(483g) Microswimmer Combing: A Dynamic and Ultra-Simple Approach for Rapid Isolation of Active Microswimmers on an Open Surface | AIChE

(483g) Microswimmer Combing: A Dynamic and Ultra-Simple Approach for Rapid Isolation of Active Microswimmers on an Open Surface

Authors 

Sun, G. - Presenter, Georgia Institute of Technology
Lu, H., Georgia Institute of Technology
High-throughput isolation of bioparticles like cells and micro-organisms, is an essential technical need for a wide range of applications, such as image-based phenotypical screening and single-cell transcriptomic profiling. Various microfluidic methods have been developed to isolate static bioparticles including cells and embryos. Among these methods, open-surface microfluidic techniques, such as open-surface droplet arrays and under oil open-channel microfluidics, possess a unique advantage as they do not require sophisticated off-chip controllers and tubing connections. They hence greatly lower the operational barrier for general biologists and pharmaceutical researchers. Most open-surface techniques rely on engineered surface wettability or surface morphology to partition liquid buffers into nanoliter or microliter droplets for sample isolation. While these open-surface methods are successful in manipulating nonmoving bioparticles, adapting them for screening multicellular and active microswimmers is not as straightforward. The challenge is that these microswimmers usually have irregular body shapes and are highly mobile, which make them difficult to handle and isolate by existing sample loading mechanism based on droplet partitioning.

To address this challenge, we develop an ultra-simple approach termed “microswimmer combing” that can in parallel isolate highly active small animals from a suspension and individually address them on an open surface. Our approach exploits a novel dynamic sample loading mechanism by engineering local contact line dynamics on a 2D microgel array. The unique interfacial dynamics dominates the active locomotion of microswimmers, and hence achieves open-surface sample isolation. We demonstrate the efficacy of this approach using one of the most studied and hardest to isolate microswimmer, Caenorhabditis elegans, as a model. The open-surface substrate for housing individual C. elegans consists of an array of separated hydrophilic PEG-based microgel pads surrounded by a continuous, less-hydrophilic plastic surface made of structured Kapton tape. To capture individual microswimmers on the microgel array, we move a thin film of active worm suspension across the microgel array by a glass slide on top of the substrate, which we call “combing”. When the receding edge of the liquid film slides through, the imbalance of local capillary pressures between the microgel pad and the surrounding plastic surface due to their different wettabilities drives a rapid collapsing of opposite meniscus between two adjacent microgel pads. Such a fast contact line dynamic can hence pin the individual animal on a microgel pad autonomously. This approach can be performed simply by hand without any external equipment. More than 100 worms can be isolate on a single chip with 80% single isolation rate, within 30 seconds.

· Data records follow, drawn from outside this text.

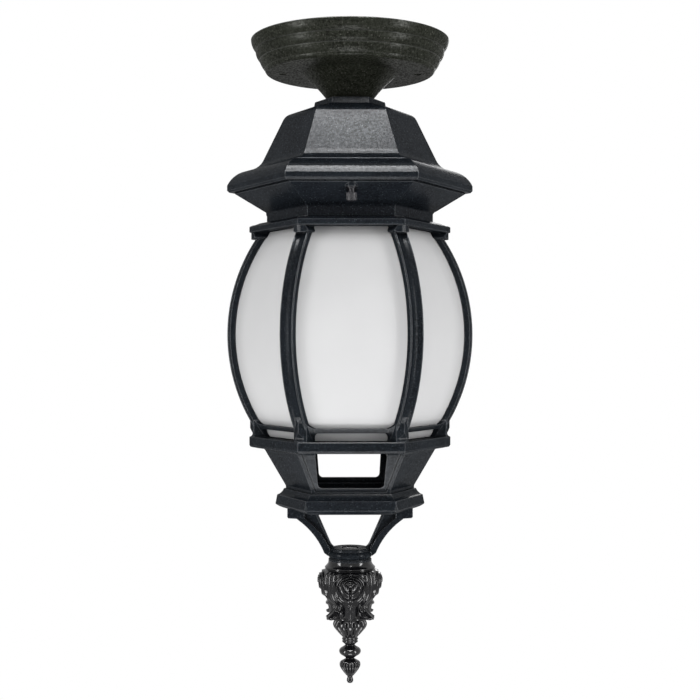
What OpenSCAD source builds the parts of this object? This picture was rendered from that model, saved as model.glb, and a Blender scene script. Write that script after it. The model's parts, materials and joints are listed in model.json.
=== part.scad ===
// Porch ceiling lantern: a six-sided cast lantern under a round ceiling canopy.
// The cage of bowed ribs and bent panes comes off the roof once three thumb screws are loose.
// Millimetres. Z is up, the ceiling is at z = 0 and the lantern hangs below it.
// One face looks forward along -Y, and two of the six corners lie on the X axis.
// Radii of six-sided pieces are measured to their corners.

/* [Canopy] */
// Radius of the canopy against the ceiling
canopy_r = 79; // [76:0.5:86]
// Radius of the canopy at its lower edge
canopy_low_r = 68; // [66:0.5:72]
// Height of the canopy's stepped side
canopy_h = 26.5; // [25:0.5:32]
// Height of the upper moulding on the side
band_1_h = 8.9; // [7:0.1:10]
// Height of the middle moulding on the side
band_2_h = 7.5; // [6:0.1:9]
// How far each moulding swells
band_swell = 0.9; // [0.4:0.1:1.2]
// Depth of the grooves between the mouldings
groove_depth = 0.9; // [0.4:0.1:1.2]
// Rounding of the canopy's lower edge
canopy_edge_r = 3; // [1:0.5:4]
// Wall of the canopy casting
canopy_wall = 3; // [2.5:0.25:4]
// Width of the flat rim that meets the ceiling
canopy_rim_w = 9; // [8:0.5:11]
// Width of the foam gasket
gasket_w = 4.5; // [3:0.5:6]
// Thickness of the foam gasket
gasket_t = 1.5; // [1:0.25:2]
// Distance between the two ceiling screws
ceiling_pitch = 108; // [100:1:112]
// Radius of the hole for each ceiling screw
ceiling_hole_r = 2.5; // [2:0.25:3]
// Radius of the post round each ceiling screw
ceiling_post_r = 6; // [5:0.5:7]
// Radius of the cone where it leaves the canopy
cone_top_r = 38; // [34:0.5:42]
// Radius of the cone at the roof
cone_low_r = 17; // [16:0.5:20]
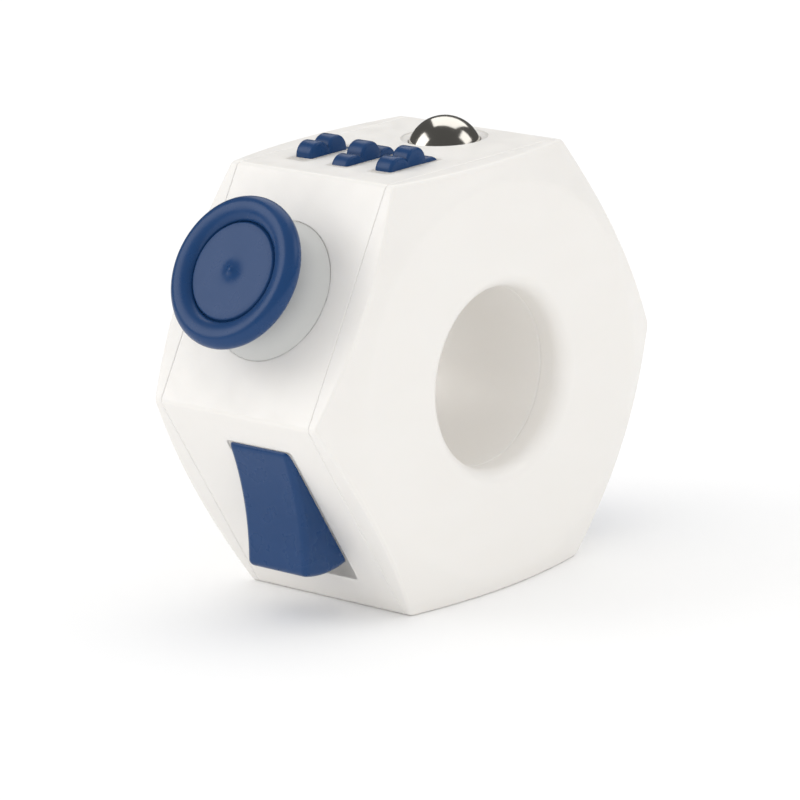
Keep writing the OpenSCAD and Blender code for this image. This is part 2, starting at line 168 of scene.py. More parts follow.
class Graph:
    """A material's node tree, with short calls to add and join nodes."""

    def __init__(self, name: str) -> None:
        """Starts an empty node material with a surface shader."""
        self.material = bpy.data.materials.new(name)
        self.material.use_nodes = True
        self.tree = self.material.node_tree
        self.shader = self.tree.nodes["Principled BSDF"]
        self.coordinates = self.add("ShaderNodeTexCoord").outputs["Object"]

    def add(self, kind: str, **values: object) -> bpy.types.Node:
        """Adds a node.

        Args:
            kind: the node's type.
            values: settings of the node, or of its inputs where an input has that name.

        Returns:
            The new node.
        """
        node = self.tree.nodes.new(kind)
        for key, value in values.items():
            label = key.replace("_", " ").title()
            if label in node.inputs:
                node.inputs[label].default_value = value
            else:
                setattr(node, key, value)
        return node

    def join(self, source: bpy.types.NodeSocket, target: bpy.types.NodeSocket) -> None:
        """Links two sockets."""
        self.tree.links.new(source, target)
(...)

We provide a simple scaling theory to guide the design of the device for adapting this approach to different active bioparticles. The mechanistic principle underpins the robust sample loading which does not rely on user expertise; the isolation performance is largely guaranteed a priori by design. We demonstrate the effectiveness and simplicity of this approach by characterizing the consistent sample isolation performance with different device designs, loading conditions, and users. The open-surface array of isolated microswimmers can be directly used for multiple screening applications. Here we demonstrate the utility of this strategy with high-resolution image-based screening of synaptic development in larval C. elegans. Other screening functions, such as selective sample recovery, can also be enabled by the open-accessibility of individual samples isolated on our device. Although we demonstrate this method using nematode C. elegans as an example, we envision that our device, with proper scaling, can be easily modified to study other active microswimmer model systems, such as parasitic nematodes, D. rerio and Ciona larvae, and motile bacteria.